Introduced April 29, 2025 by Martin Heinrich · Last progress April 29, 2025
The bill substantially expands federal support—payments, technical assistance, research, and infrastructure—to accelerate climate‑smart agriculture, reduce food waste, and boost rural economic capacity, but does so with large new federal spending and a web of compliance, matching, and measurement requirements that could raise costs, exclude under‑resourced participants, and create transitional and privacy risks.
Farmers, ranchers, and Tribes will receive expanded direct payments, cost‑share grants, and lower crop‑insurance premiums (including guaranteed minimums and expanded CSP) that increase farm income and reduce operating risk.
Producers and rural communities get region‑specific technical assistance, demonstration projects, long‑term agroecosystem research, and extension support that lower adoption barriers and improve resilience and yields over time.
The bill supports widespread soil‑health, conservation, and low‑emission practices (e.g., cover crops, reduced tillage, agroforestry, composting) and creates incentives and markets to reduce agricultural greenhouse gas emissions and increase carbon sequestration.
All U.S. taxpayers face materially higher federal spending and new multi‑year funding authorizations across research, grants, and programs, which could increase budgetary pressures or require offsets.
Many producers and administering agencies will face new eligibility criteria, reporting, measurement, and AGI enforcement requirements that increase paperwork and compliance costs and could slow or complicate access to funds.
Farmers and ranchers may incur out‑of‑pocket costs to adopt prescribed practices (equipment, seed, management changes), and ambitious timelines/mandates (e.g., manure/stewardship restrictions, soil‑carbon targets) could be infeasible or disruptive for some operations.
Based on analysis of 19 sections of legislative text.
Sets sector-wide agriculture GHG and soil-carbon targets, boosts climate-focused research, adjusts crop-insurance and conservation rules, creates grants for processors and energy projects, and standardizes voluntary food-date labels.

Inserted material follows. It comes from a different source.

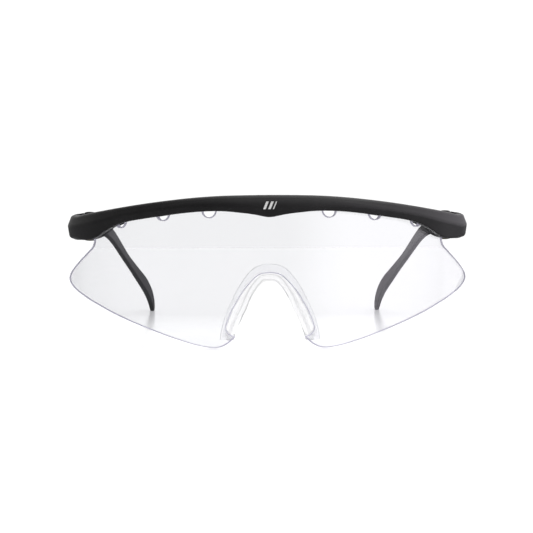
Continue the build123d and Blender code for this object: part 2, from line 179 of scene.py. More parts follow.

Creates broad climate and soil-health requirements and programs for U.S. agriculture: sets national greenhouse gas and soil carbon targets for the sector, sharply increases federal climate-focused agricultural research funding, expands conservation and crop-insurance incentives for climate-smart practices, and creates grant programs to strengthen small processors and rural energy projects. Also establishes a soil-health monitoring advisory committee and a uniform voluntary labeling system for product "quality" and "discard" dates to reduce food waste.